Anthony Mills writes at National Review Online that scientific endeavors need more than just additional federal funding.

The era of constrained federal science budgets is over. With Congress poised to boost public spending on research and development (R&D) by anywhere from tens of billions to hundreds of billions of dollars, science agencies may be preparing for an infusion of federal money on a grand scale that has the potential to transform the institutions of science and technology.

Unfortunately, however, these proposals to bolster American science and technology — spurred by a global pandemic, mounting concerns about climate change, and a rising China — focus almost exclusively on the need for more federal money. Yet there are other problems facing the U.S. R&D system that, if unresolved, could undermine these goals. Foremost among these problems is the increasing bureaucratization of the scientific enterprise.

Scientists have complained for years about a growing number of federal rules and regulations that hamper research productivity. Today, researchers spend nearly half their time on paperwork and administrative tasks, rather than research. Increasing R&D spending will not solve this problem — and may even make it worse.

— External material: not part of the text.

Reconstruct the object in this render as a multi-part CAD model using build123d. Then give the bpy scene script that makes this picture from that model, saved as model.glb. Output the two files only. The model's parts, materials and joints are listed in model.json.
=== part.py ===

The bureaucratization of science is not a new problem. In 1961, barely a decade after the creation of the National Science Foundation (NSF), the American physicist Alvin Weinberg was asking whether Big Science — big teams of scientists working on big scientific projects with big government grants and contracts — was “ruining science” by transforming scientists into bureaucrats. Weinberg, then the director of Oak Ridge National Laboratory, identified three causes for concern.

First, large budgets do not necessarily correlate with high-quality science, and Weinberg worried that big grants would become ends in themselves. Second, large budgets inevitably produce a need for large numbers of administrative staff to help secure and manage funds. Third, Weinberg observed that pressure to win large federal grants and contracts was transforming science itself by “converting university professors into administrators, housekeepers, and publicists.”